Ali Haïdar, qui dirige ce nouveau portefeuille, et Qadri Jamil, nommé au Commerce intérieur, sont deux membres de l'opposition basée à Damas mais qui n'appelle pas au départ du président Bachar al-Assad, comme le Conseil national syrien, la principale formation de l'opposition qui a son siège à l'étranger.

Le "faucon" de la diplomatie syrienne, Walid Mouallem, a préservé son poste ainsi que le ministre de l'Intérieur Mohammad Ibrahim al-Chaar et son homologue de la Défense Daoud Rajha sous le coup de sanctions américaines pour son rôle présumé dans la répression de la révolte lancée le 15 mars 2011.

Quoiqu'il en soit, ce nouveau cabinet n'a aucune incidence sur la gestion de la crise. Les clés du pouvoir restent tenues par le puissant clan de Bachar al-Assad, qui ne reconnaît pas l'ampleur de la contestation et l'assimile à du "terrorisme".

Presque 200 morts en deux jours

Au moins 97 personnes, en majorité des civils, ont été tués samedi dans le pays, selon l'Observatoire syrien des droits de l'Homme (OSDH). Un bénévole du Croissant-Rouge arabe syrien a notamment succombé à ses blessures par balles, a annoncé samedi le Comité international de la Croix-Rouge (CICR).

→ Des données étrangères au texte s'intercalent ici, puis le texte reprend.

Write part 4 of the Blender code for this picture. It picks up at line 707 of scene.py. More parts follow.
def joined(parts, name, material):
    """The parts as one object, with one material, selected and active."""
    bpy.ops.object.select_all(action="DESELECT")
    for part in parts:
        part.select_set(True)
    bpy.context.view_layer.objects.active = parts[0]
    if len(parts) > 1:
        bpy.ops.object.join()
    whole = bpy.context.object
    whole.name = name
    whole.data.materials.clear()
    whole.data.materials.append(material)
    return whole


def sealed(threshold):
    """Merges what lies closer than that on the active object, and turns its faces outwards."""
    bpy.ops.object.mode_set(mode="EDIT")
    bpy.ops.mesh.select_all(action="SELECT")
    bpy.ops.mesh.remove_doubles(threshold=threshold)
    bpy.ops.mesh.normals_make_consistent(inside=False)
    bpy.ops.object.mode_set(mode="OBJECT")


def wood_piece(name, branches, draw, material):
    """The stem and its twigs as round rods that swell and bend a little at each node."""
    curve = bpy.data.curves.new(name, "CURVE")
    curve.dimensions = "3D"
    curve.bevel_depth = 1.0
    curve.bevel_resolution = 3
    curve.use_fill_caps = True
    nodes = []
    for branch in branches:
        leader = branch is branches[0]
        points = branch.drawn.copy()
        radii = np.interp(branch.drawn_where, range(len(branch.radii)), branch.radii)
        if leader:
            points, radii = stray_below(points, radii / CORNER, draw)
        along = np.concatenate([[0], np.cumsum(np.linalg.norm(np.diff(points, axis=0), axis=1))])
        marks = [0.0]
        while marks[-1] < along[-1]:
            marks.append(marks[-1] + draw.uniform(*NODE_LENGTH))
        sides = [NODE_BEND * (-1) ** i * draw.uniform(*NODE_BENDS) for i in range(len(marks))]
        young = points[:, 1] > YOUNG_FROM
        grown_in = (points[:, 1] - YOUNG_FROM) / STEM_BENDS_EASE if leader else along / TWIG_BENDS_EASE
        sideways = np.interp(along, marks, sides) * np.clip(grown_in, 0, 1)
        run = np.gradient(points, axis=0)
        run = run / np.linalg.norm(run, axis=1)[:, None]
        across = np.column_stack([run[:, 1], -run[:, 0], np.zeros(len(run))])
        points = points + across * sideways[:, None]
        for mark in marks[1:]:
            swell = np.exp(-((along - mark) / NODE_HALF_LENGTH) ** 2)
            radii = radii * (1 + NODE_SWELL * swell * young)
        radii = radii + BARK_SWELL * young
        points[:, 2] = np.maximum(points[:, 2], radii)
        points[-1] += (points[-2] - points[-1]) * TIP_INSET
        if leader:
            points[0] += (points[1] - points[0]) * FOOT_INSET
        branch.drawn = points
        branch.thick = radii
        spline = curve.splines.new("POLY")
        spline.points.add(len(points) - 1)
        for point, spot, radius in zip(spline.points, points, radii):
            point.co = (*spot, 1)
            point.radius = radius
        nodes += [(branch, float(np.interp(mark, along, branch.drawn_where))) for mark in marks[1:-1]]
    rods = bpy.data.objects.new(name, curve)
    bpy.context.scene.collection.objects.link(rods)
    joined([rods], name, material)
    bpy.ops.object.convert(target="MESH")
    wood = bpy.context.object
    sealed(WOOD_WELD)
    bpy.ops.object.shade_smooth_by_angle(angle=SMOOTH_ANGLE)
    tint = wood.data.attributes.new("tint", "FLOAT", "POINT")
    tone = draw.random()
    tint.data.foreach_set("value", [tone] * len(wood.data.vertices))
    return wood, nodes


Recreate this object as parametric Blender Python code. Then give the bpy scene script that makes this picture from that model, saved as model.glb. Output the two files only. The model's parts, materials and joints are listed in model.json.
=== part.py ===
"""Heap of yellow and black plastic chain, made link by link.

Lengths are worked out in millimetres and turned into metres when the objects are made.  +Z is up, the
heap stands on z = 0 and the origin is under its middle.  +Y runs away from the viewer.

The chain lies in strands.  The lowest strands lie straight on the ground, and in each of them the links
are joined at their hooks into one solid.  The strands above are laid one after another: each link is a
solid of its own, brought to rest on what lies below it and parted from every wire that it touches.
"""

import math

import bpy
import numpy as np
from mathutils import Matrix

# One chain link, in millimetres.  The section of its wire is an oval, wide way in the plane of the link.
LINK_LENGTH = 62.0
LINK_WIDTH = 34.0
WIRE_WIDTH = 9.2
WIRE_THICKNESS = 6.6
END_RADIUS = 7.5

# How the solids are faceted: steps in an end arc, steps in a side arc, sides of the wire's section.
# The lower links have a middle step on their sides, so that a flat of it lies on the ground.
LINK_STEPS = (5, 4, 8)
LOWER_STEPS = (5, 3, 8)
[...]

Presque cent personnes (96 précisément) avaient déjà péri la veille, dont 15 soldats et 26 partisans du régime dans une embuscade dans la province d'Alep (nord), toujours selon l'Observatoire syrien des droits de l'homme (OSDH).

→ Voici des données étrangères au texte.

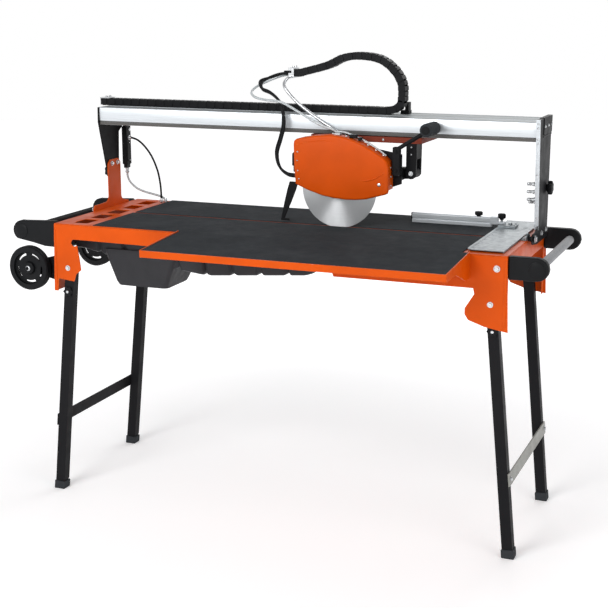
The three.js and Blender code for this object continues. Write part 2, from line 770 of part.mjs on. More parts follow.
function motor() {
  const y0 = HEAD_PLATE_Y[1] + GAP;
  const at = (y) => [BLADE_X, y0 + y, BLADE_Z];
  const along = (from, to, radius) => rod(at(from), at(to), radius, 28);
  const body = along(0, MOTOR_BODY, MOTOR_RADIUS);
  const cowl = along(MOTOR_BODY - 1, MOTOR_BODY + MOTOR_COWL, MOTOR_RADIUS - 4);
  const box = block([BLADE_X - 32, BLADE_X + 32], [y0 + 30, y0 + 110], [BLADE_Z + 30, BLADE_Z + 72]);
  const recessEnd = SPINDLE_END_Y + 2;
  const recess = rod([BLADE_X, y0 - 1, BLADE_Z], [BLADE_X, recessEnd, BLADE_Z], SHAFT_RADIUS + 2, 20);
  piece('motor', cut(joined(body, cowl, box), recess), 'black');
}

function bladeDisc() {
  const ring = [
    [SHAFT_RADIUS + GAP, -BLADE_THICK / 2],
    [BLADE_RADIUS, -BLADE_THICK / 2],
    [BLADE_RADIUS, BLADE_THICK / 2],
    [SHAFT_RADIUS + GAP, BLADE_THICK / 2],
    [SHAFT_RADIUS + GAP, -BLADE_THICK / 2],
  ];
  const disc = new THREE.LatheGeometry(ring.map(([r, h]) => new THREE.Vector2(r, h)), 72);
  piece('blade', disc, 'steel').position.set(BLADE_X, 0, BLADE_Z);
}

function bladeSpindle() {
  const flange = BLADE_THICK / 2 + GAP;
  const profile = [
    [0, -24],
    [9, -24],
    [9, -12],
    [FLANGE_RADIUS, -flange - 4],
    [FLANGE_RADIUS, -flange],
    [SHAFT_RADIUS, -flange],
    [SHAFT_RADIUS, flange],
    [FLANGE_RADIUS, flange],
    [FLANGE_RADIUS, flange + 4],
    [SHAFT_RADIUS, flange + 6],
    [SHAFT_RADIUS, SPINDLE_END_Y],
    [0, SPINDLE_END_Y],
  ];
  const spindle = new THREE.LatheGeometry(profile.map(([r, h]) => new THREE.Vector2(r, h)), 28);
  piece('blade_spindle', spindle, 'steel').position.set(BLADE_X, 0, BLADE_Z);
}

const LEVER_Y = -6;
const LEVER_GRIP = [440, 1253];
const LEVER_GRIP_Y = [-72, 28];
const LEVER_RADIUS = 6.5;
const GRIP_RADIUS = 20.5;

function headLever() {
  const [x, z] = LEVER_GRIP;
  const bar = rod([332, LEVER_Y, 1186], [x - 10, LEVER_Y, z - 6], LEVER_RADIUS, 12);
  const grip = rod([x, LEVER_GRIP_Y[0], z], [x, LEVER_GRIP_Y[1], z], GRIP_RADIUS, 20);
  const foot = block([318, 340], [LEVER_Y - 8, HEAD_PLATE_Y[0] - GAP], [1100, 1192]);
  piece('head_lever', joined(bar, grip, foot), 'black');
}

function splashFlap() {
  const flap = [
    [-8, 1062],
    [-30, 1062],
    [-62, 942],
    [-58, TABLE_TOP + 7],
    [-34, TABLE_TOP + 7],
    [-34, 944],
    [-8, 1040],
  ];
  piece('splash_flap', prismY(flap, -2.5, 2.5), 'rubber');
}

// ---- side fence ----
const FENCE_PIVOT = [631, 156];
const FENCE_BAR_X = [336, 604];
const FENCE_CLAMP_X = 556; // knob that clamps the bar along its length

function fence() {
  const [x, y] = FENCE_PIVOT;
  const z = SCALE_TOP + GAP;
  const bar = block(FENCE_BAR_X, [y - 8, y + 8], [TABLE_TOP + 2, TABLE_TOP + 33]);
  const tongue = block([FENCE_BAR_X[1] - 1, x + 14], [y - 8, y + 8], [z + 8 + GAP, z + 16]);
  const pinHole = rod([x, y, z], [x, y, z + 30], 4 + GAP, 12);
  piece('fence_bar', cut(joined(bar, tongue), pinHole), 'aluminium');
  const base = block([x - 7, x + 49], [y - 24, y + 24], [z, z + 8]);
  const pin = rod([x, y, z + 7], [x, y, z + 22], 4, 12);
  piece('fence_shoe', joined(base, pin), 'zinc');
  const pivotKnob = starKnob(13, 20).translate(x, y, z + 22 + GAP);
  piece('fence_pivot_knob', pivotKnob, 'black');
  const barKnob = starKnob(13, 16).translate(FENCE_CLAMP_X, y, TABLE_TOP + 33 + GAP);
  piece('fence_bar_knob', barKnob, 'black');
}

// ---- leads and hoses, by points chosen along each run ----
const HEAD_LEAD = [
  [HOLDER_CLAMP_X[0] - GAP, 130, 1402],
  [-98, 130, 1402],
  [-120, 128, 1399],
  [-144, 112, 1390],
  [-160, 76, 1374],
  [-142, 40, 1354],
  [-104, 24, 1342],
  [-74, 20, 1318],
  [-60, 19, 1280],
  [-58, 18, 1240],
  [-68, 18, 1200],
  [-82, 18, 1150],
  [-72, 18, 1106],
  [-44, 18, 1084],
  [-14, 18, 1080],
];
const WATER_HOSE = [
  [HOLDER_CLAMP_X[0] - GAP, 151, 1396],
  [-98, 151, 1396],
  [-124, 152, 1391],
  [-164, 146, 1376],
  [-198, 116, 1356],
  [-198, 76, 1340],
  [-170, 44, 1328],
  [-128, 26, 1322],
  [-96, 8, 1322],
  [-62, 4, 1318],
  [-20, 12, 1296],
  [30, 19, 1266],
  [80, 20, 1244],
  [108, 20, 1236],
  [120, 20, 1226],
  [122, 20, HOLDER_FOOT_TOP + 2 + GAP],
];
const PLUG_LEAD_RADIUS = 3.5;
const PLUG_LEAD = [
  [PLUG_BOX_X[1] + GAP, 200, 1160],
  [-718, 200, 1160],
  [-690, 203, 1149],
  [-656, 214, 1108],
  [-634, 226, 1050],
  [-626, 232, 1000],
  [-624, 234, 960],
  [-624, 234, DECK_TOP + GAP],
];

function leads() {
  piece('head_lead', tube(HEAD_LEAD, LEAD_RADIUS, 8, 30), 'black');
  piece('water_hose', tube(WATER_HOSE, HOSE_RADIUS, 8, 30), 'hose');
  piece('plug_lead', tube(PLUG_LEAD, PLUG_LEAD_RADIUS, 8, 20), 'black');
}

// ---- assembly ----
sidePanel('front_panel', -1);
sidePanel('rear_panel', 1);
endPanel('left_end_panel', -1);
endPanel('right_end_panel', 1);
tableDeck();
tableMats();
extensionPanel();
scalePlate();
waterTray();
waterPump();
handle('left', leftArmOutline(), LEFT_NOSE, HANDLE_TUBE_RADIUS, 'left_handle_tube', 'black');
handle('right', rightArmOutline(), RIGHT_NOSE, FOAM_RADIUS, 'right_handle_foam', 'foam');
wheelBracket('wheel_bracket_front', -1);
wheelBracket('wheel_bracket_rear', 1);
wheel('wheel_front', -1);
wheel('wheel_rear', 1);
legs('left', -1, 'black');
legs('right', 1, 'greyPaint');
beam();
leftArm();
rightArm();
clampKnob('left_arm_knob', -1, LEFT_PLATE_X[0] - GAP, 125, 1050);
clampKnob('right_arm_knob', 1, RIGHT_ARM_X[1] + GAP, 175, 1065);
cableChainRun();
plugBox();
carriagePlate();
hingeBracket();
cableChainLoop();
chainHolder();
bladeGuard();
headPlate();
motor();
bladeDisc();
bladeSpindle();
headLever();
splashFlap();
fence();
leads();

// the origin goes to the middle of the base; free leads don't count
machine.updateMatrixWorld(true);
const box = new THREE.Box3();
const free = ['head_lead', 'water_hose', 'plug_lead'];
machine.traverse((o) => {
  if (o.isMesh && !free.includes(o.name)) box.expandByObject(o, true);
});
const middle = box.getCenter(new THREE.Vector3());
machine.position.set(-middle.x, -middle.y, -box.min.z);

const whole = new THREE.Group();
whole.add(machine);
export default whole;
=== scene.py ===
"""Bridge tile cutter: the visible model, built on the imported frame.

Shapes are laid out in millimetres from three places that the frame gives: the middle of the table deck
in X, the plane of the blade in Y, and the floor in Z. at() turns them into metres in the frame.
"""

import math

import bmesh
import bpy
from mathutils import Matrix, Quaternion, Vector


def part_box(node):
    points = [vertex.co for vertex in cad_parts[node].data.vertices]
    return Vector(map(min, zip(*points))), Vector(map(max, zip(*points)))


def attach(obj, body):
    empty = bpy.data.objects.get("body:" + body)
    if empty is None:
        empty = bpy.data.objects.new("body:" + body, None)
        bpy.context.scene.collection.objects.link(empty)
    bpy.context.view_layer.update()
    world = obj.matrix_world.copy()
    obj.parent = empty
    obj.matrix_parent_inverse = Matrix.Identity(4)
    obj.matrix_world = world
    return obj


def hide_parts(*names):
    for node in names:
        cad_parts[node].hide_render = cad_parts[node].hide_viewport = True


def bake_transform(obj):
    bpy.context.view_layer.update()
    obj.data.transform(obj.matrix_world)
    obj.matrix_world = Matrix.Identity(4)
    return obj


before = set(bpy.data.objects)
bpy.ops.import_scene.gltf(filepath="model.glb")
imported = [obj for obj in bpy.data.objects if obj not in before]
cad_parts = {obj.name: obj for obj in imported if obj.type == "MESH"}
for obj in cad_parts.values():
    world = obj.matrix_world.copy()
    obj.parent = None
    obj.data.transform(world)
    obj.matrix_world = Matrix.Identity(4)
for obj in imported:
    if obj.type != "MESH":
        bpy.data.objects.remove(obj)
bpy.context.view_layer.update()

MM = 0.001
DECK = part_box("table_deck")
CUT_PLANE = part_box("blade")
MID_X = (DECK[0].x + DECK[1].x) / 2
CUT_Y = (CUT_PLANE[0].y + CUT_PLANE[1].y) / 2
UP = Vector((0, 0, 1))
LEFT, RIGHT = Vector((-1, 0, 0)), Vector((1, 0, 0))
FRONT, REAR = Vector((0, -1, 0)), Vector((0, 1, 0))

TABLE_TOP = 931
DECK_TOP = 928
FRONT_Y, REAR_Y, DECK_REAR_Y = -277, 277, 287
END_X = 750
BEAM_X = (-754.3, 752.7)
BEAM_Z = (1219, 1278)
BEAM_Y = (46, 234)
HEAD_X = 138  # the blade's middle
BLADE_Z = 1051
BLADE_RADIUS = 125
GUARD_FRONT = -40
CHAIN_Y = (120, 160)


def at(x, y, z):
    """Millimetres from the three places above, as a point in the frame."""
    return Vector((MID_X + x * MM, CUT_Y + y * MM, z * MM))


# ---- mesh helpers ----
def loft(bm, rings, caps=True):
    """Quads between rings of the same number of points, with a face on each end."""
    rows = [[bm.verts.new(p) for p in ring] for ring in rings]
    count = len(rows[0])
    for low, high in zip(rows, rows[1:]):
        for i in range(count):
            j = (i + 1) % count
            bm.faces.new((low[i], low[j], high[j], high[i]))
    if caps:
        bm.faces.new(reversed(rows[0]))
        bm.faces.new(rows[-1])
    return rows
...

Vendredi, des dizaines de milliers de personnes ont manifesté contre le régime du président, en particulier dans la province d'Idleb (nord-ouest).

Des liens distendus entre Ankara et Damas

Depuis la répression par le régime syrien du mouvement de contestation, les rapports économiques et politiques entre les administrations turque et syrienne n'ont cessé de se dégrader. La Turquie réclame le départ du régime syrien.

La Turquie abrite sur son sol environ 32'000 réfugiés et des soldats rebelles et accueille le Conseil national syrien (CNS), principal rassemblement de l'opposition politique syrienne.

L'incident pourrait provoquer une dangereuse escalade, la Turquie étant allié de l'Otan et des Etats-Unis, l'autre, et la Syrie étant allié de l'Iran et de la Russie.

La Turquie a prévenu récemment qu'elle pourrait invoquer l'article 5 du traité de l'Otan, qui prévoit une action de tout les membres de l'Alliance atlantique, pour protéger sa frontière avec la Syrie, après des tirs des forces syriennes vers le territoire turc. Mais l'Otan a annoncé qu'elle n'envisageait pas d'intervenir en Syrie.

L'ONU appelle au calme

Le secrétaire général de l'ONU, Ban Ki-moon, a préconisé une attitude de retenue.

Il suit de près la situation et espère que ce grave incident sera abordé avec calme par les deux parties via des canaux diplomatiques, a-t-il fait savoir dans un communiqué samedi.